Listed entries:
****************

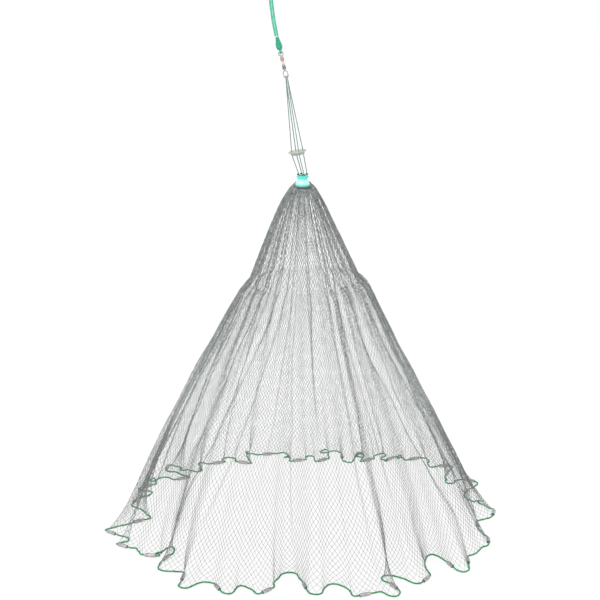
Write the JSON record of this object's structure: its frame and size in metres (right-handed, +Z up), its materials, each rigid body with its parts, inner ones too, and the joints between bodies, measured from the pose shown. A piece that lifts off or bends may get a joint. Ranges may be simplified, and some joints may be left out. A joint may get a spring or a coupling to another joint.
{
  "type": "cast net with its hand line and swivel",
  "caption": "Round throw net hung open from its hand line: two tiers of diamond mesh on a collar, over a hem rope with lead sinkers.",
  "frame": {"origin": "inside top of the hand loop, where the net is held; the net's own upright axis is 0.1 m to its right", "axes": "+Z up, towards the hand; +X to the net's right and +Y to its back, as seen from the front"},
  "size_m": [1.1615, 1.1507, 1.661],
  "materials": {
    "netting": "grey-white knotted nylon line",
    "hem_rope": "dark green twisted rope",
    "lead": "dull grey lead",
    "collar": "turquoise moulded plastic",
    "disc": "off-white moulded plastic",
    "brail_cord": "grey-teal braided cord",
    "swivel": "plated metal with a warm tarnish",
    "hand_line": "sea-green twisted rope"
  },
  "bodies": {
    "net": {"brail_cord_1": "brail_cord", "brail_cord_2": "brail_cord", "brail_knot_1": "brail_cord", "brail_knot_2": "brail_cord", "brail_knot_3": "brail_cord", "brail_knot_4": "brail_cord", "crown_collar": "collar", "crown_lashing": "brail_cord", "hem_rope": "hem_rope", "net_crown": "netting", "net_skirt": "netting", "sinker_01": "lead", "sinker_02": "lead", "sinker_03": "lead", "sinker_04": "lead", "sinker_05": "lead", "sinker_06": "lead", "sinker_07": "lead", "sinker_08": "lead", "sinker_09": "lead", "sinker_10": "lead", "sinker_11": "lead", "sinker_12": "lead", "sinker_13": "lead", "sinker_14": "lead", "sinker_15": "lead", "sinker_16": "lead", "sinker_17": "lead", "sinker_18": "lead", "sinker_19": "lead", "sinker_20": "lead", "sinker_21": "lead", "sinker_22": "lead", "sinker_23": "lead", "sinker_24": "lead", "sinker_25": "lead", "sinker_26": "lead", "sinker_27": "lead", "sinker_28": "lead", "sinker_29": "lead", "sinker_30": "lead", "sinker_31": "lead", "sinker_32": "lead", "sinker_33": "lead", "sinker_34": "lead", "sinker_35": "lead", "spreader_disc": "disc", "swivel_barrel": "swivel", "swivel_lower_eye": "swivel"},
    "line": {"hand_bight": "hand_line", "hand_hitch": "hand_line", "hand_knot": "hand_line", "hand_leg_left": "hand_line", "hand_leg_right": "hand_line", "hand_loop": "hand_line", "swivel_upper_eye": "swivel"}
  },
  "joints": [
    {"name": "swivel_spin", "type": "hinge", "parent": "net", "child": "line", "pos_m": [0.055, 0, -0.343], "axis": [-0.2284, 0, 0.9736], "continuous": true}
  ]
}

****************

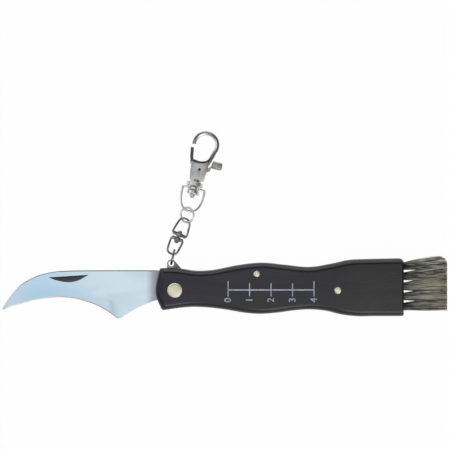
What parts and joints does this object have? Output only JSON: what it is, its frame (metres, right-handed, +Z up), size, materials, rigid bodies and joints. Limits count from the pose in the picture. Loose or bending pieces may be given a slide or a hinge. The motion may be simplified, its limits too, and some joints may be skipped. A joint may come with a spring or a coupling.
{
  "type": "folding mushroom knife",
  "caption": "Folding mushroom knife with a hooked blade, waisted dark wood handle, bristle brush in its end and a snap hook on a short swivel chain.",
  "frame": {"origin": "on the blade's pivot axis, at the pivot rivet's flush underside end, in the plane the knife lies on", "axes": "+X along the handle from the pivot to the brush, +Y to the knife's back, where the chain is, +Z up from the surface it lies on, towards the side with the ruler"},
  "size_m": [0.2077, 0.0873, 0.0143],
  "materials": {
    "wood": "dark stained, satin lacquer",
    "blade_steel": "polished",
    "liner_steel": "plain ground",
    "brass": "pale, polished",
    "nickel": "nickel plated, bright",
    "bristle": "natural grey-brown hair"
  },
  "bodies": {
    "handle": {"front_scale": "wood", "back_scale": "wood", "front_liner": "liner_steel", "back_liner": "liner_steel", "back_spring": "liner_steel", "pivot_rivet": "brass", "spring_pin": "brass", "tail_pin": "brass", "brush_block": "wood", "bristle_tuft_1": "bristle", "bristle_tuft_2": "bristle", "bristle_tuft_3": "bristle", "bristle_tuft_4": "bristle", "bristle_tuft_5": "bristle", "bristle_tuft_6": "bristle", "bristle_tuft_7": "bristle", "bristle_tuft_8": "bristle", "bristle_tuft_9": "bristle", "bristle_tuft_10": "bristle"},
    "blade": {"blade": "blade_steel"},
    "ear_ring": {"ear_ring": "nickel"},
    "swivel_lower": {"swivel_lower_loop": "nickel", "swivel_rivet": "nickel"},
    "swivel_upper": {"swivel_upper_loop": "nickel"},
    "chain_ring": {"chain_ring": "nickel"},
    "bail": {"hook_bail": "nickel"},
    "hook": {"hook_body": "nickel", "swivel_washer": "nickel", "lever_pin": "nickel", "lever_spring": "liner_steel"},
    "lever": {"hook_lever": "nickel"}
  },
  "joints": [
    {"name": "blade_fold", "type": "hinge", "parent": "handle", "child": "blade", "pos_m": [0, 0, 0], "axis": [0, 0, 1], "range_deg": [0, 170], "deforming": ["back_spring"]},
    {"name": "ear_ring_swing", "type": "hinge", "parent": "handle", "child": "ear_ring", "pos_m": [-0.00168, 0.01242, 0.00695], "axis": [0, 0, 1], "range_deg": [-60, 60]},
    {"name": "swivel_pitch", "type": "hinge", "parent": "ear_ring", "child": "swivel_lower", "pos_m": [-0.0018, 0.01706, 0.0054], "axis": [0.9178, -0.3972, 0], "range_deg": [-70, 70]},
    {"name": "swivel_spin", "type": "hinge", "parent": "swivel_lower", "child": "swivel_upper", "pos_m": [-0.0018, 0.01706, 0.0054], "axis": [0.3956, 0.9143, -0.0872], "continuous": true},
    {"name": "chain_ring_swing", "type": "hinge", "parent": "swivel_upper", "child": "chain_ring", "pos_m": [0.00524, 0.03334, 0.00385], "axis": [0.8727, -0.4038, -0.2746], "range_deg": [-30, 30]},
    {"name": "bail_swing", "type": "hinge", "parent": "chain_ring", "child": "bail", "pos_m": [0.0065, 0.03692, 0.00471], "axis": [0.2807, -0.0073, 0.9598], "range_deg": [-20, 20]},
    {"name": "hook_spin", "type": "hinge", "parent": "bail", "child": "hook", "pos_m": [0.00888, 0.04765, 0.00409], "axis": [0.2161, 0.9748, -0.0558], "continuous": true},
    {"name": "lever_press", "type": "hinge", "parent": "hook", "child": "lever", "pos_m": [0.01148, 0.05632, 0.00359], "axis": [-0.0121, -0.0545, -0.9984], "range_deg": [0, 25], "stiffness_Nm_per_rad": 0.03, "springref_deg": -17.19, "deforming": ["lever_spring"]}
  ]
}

****************

What is required: Provide the number of lines in the data above that contain the string "bodies", and nothing else.

Written response: 4